[PW] my traditional New Year's questions
Bill Davis
wmadavis at gmail.com
Thu Jan 10 15:26:12 PST 2008
I imagine the Napoleon delusion stems from reported examples from asylums
during the 19th century, when Napoleon loomed large in the imagination,
especially the European imagination, but at any rate, the stereotype was
established by 1904, when Edison made a film (or two films) portraying a
lunatic -- complete with Napoleonic uniform -- fighting off and escaping
his keepers, shown under the titles "Manic Chase" and "The Escaped
Lunatic." Before he teamed up with Oliver Hardy, Stan Laurel in his first
film, "Nuts in May" (1917), played a character who thought he was
Napoleon.
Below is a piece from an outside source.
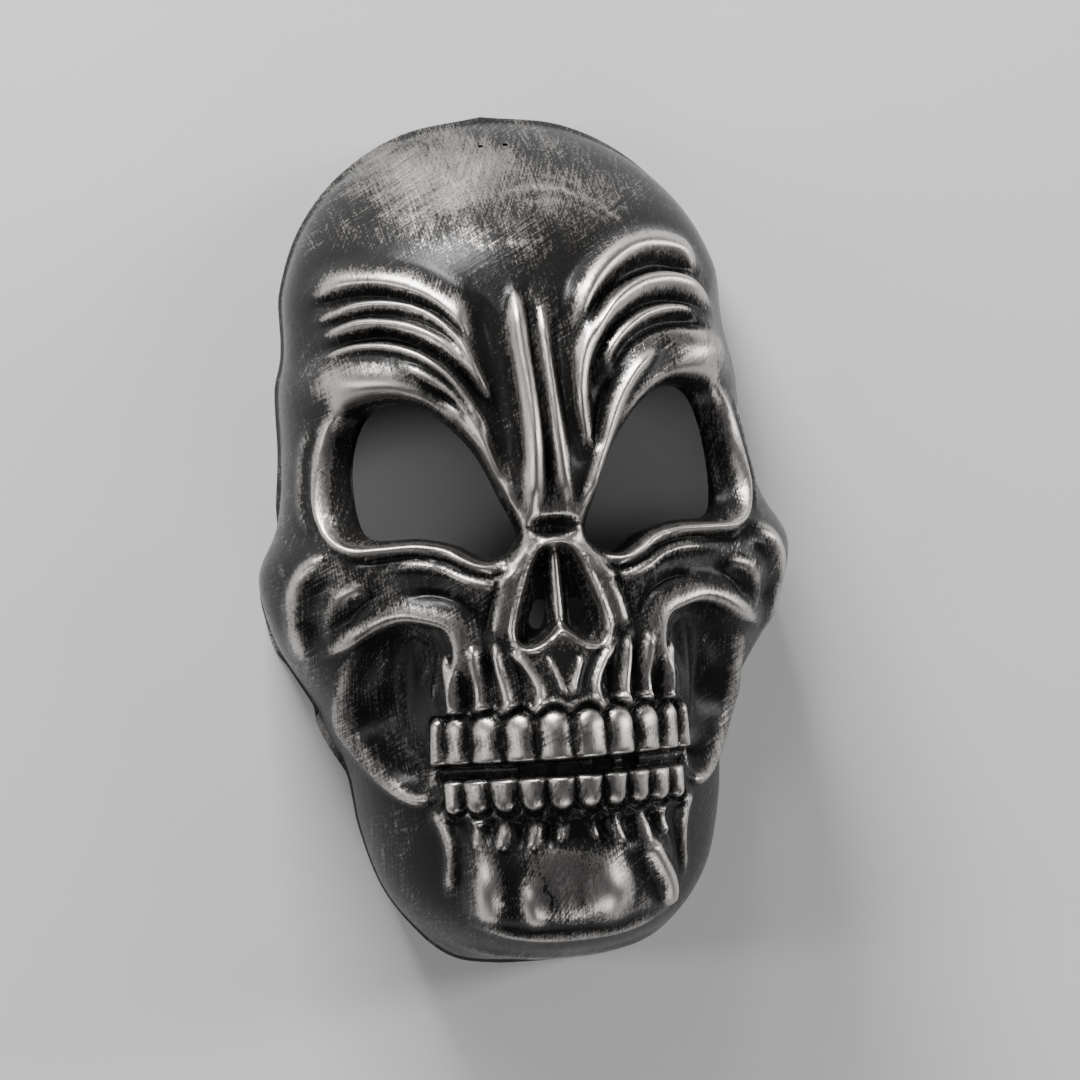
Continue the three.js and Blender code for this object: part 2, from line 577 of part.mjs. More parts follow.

The film was later recut into another version "Mixed Nuts" (1922).
Bill Davis
At 05:04 PM 1/10/2008, you wrote:
>Colleagues,
>
>In keeping with a now-ancient tradition (at least five years old), I ask the
>questions that I always ask early each year:
>
>
>
>6. A standard graphic cliche indicates that a person is insane by depicting
>him in Napoleonic costume, with right hand tucked into his tunic. What is
>the origin of this convention? Does it have anything to do with the report
>that Henry James, when moribund, talked as if he thought he was Napoleon?